No time in Nation’s history witnessed the situation when women, in such a large number, gathered courage to take on their perpetrators, by naming them publicly, which is in itself an unprecedented event towards paving a way to ensure better women’s safety and security for generations to come.
The recent few weeks have been instrumental in making a long-lasting impression in Indian patriarchal society, where girls/women are ashamed of coming forward to report sexual assault with themselves.
With #MeToo movement sweeping the nation; women from different walks of lives challenged the status quo, where victims are suppressed to stay mum, by naming the names of sexual predators on social media.
Although gradually, but #MeToo movement gathered momentum in India, and people from different fraternities come forward in the support of victims.
India’s #MeToo movement gathered impetus when model-turned actress Tanushree Dutta, during a TV interview, accused veteran Bollywood actor Nana Patekar of sexual harassment at the sets of film, Horn ok Please, in 2008.
After United States and China, it took a bit to take off in India, but gradually the movement has taken the nation by storm, as it was followed by hundreds of women from film, media, corporate and other fraternities, exposing their harassers on Twitter and Facebook, as India media is giving special coverage to the movement in prime time show.
In what could be a metamorphic happening in India’s modern history, the women gathered courage to report their sexual harassment at work place by taking the names of people who walked away with it as nothing happened, and who also holds influential positions in their respective fields.
After Dutta, including actress Sona Mohapatra, Kangana Ranaut, Kate Sharma, film producer Vinta Nanda, journalists- Priya Ramani, Shuma Raha, Kanika Gahlaut,Suparna Sharma, Ghazala Wahab, Saba Naqvi, Kadambari Wade, Ruth David, Malini Bhupta, Janice Sequeira and Ira Trivedi- many women expressed their #MeToo moments in last few weeks over social media.
The movement took the country by shock as people from film celebrities like Nana Patekar, Annu Malik, Sajid Khan, Utsav Chakraborty, Vikas Bahl, Alok Nath, singer Abhijeet, director Subhash Ghai to notable author Chatan Bhagat, Suhel Seth and Rajya Sabha Member and former Minister of State for External Affairs M J Akbar have been accused of sexual harassment of their female colleagues at work place on social media.

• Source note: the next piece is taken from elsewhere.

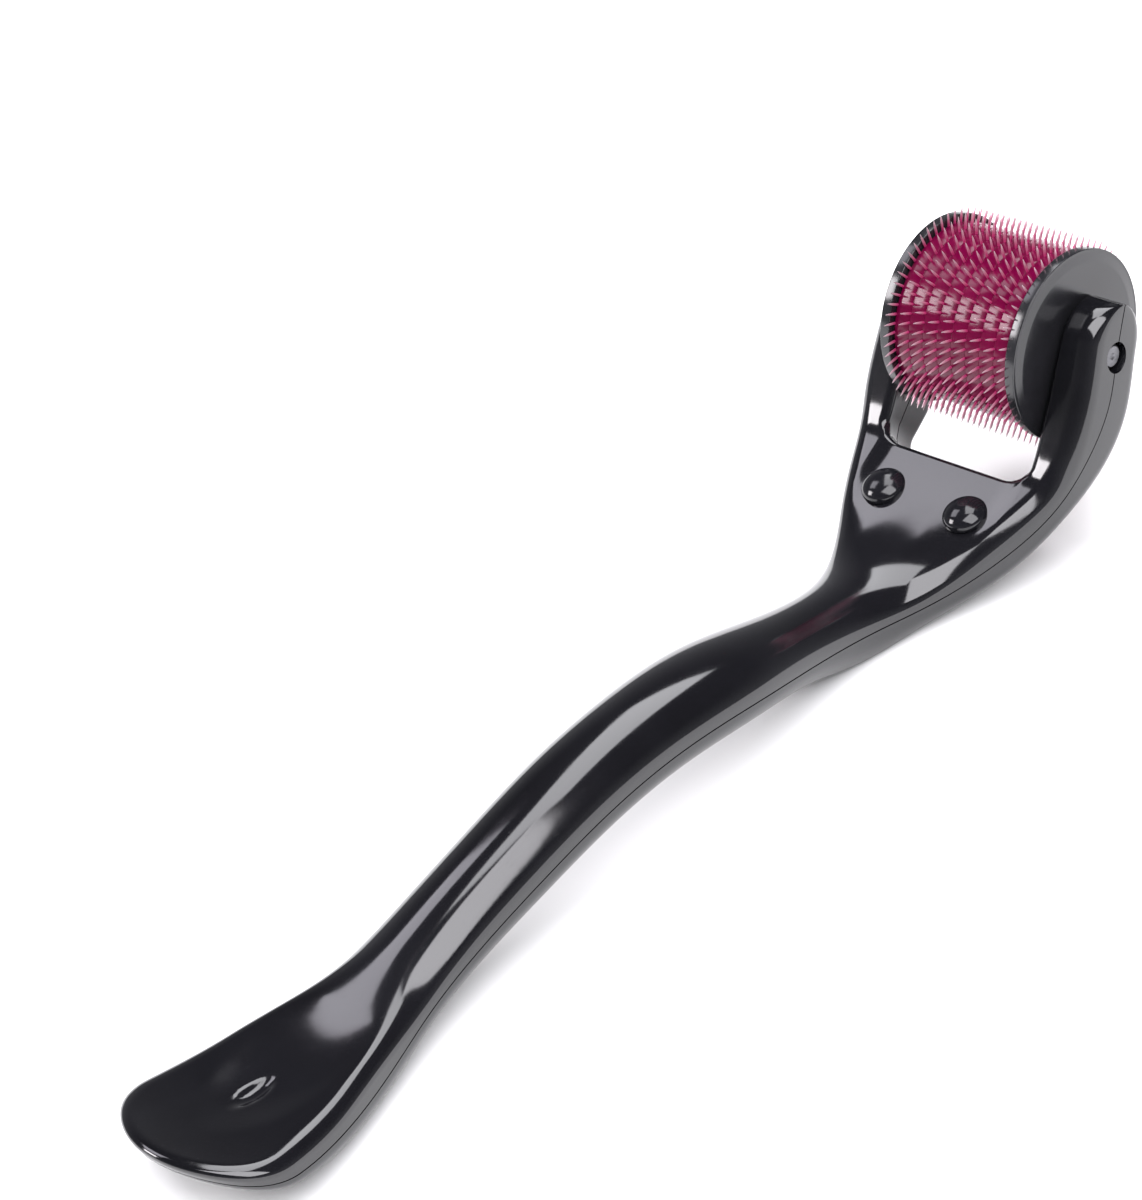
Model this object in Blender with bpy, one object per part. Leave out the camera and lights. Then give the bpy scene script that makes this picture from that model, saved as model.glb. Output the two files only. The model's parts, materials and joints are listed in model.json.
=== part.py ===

Following the sexual harassment and rape allegations, Cine and TV Artistes’ Association (CINTTA) expelled actor Alok Nath from the organization, while owing to mounting pressure of #MeToo movement on central government, MJ Akbar, accused by 16 female journalists, who held various influential positions at Asian Age, The Telegraph and India Today, had to resign from the post.
Even corporate world didn’t remain untouched from waves of movement, as women in corporate sector also opened up to report their #MeToo moments, leading them to revisit their policy to ensure safety and security of female employees at work place.
Also, taking serious note on the issue, Maneka Gandhi, Minister of Women and Child Welfare appointed a high-level committee of judges to look into each and every case reported case under the #MeToo movement.
Given the recent developments revolving around women’s safety across the country, the actual storm of #MeToomovement began brewing inside victims of such incidents since December 2012 after brutal gang-rape of a Nirbhaya, which led to a nationwide outrage followed by government taking numbers of measures to ensure more safety for women.
However, the harsh reality is that like #Nirbhaya movement, #MeToo too remains stuck only to big cities, as women’s voice is still clamped down by male dominant society, when it comes to sexual assault in small cities, moffussil towns and villages. They still cannot gather courage to speak up as patriarchal society takes toll on them to keep them shut across the hinterland.
Following national-wide outrage after Nirbhaya rape tragedy, there were abrupt increase in number of cases reported pertaining to women assault/rape, however, as the movement lost its spate, situation returned to what it was before December 2012.
Being one of the most conservative societies, coupled with regional and language differences, and limited access to technology, the India’s #MeToo’s still strives to stretch its reach from urban elites to women in semi-urban and rural areas, where more than half of the country’s women live in vulnerable conditions.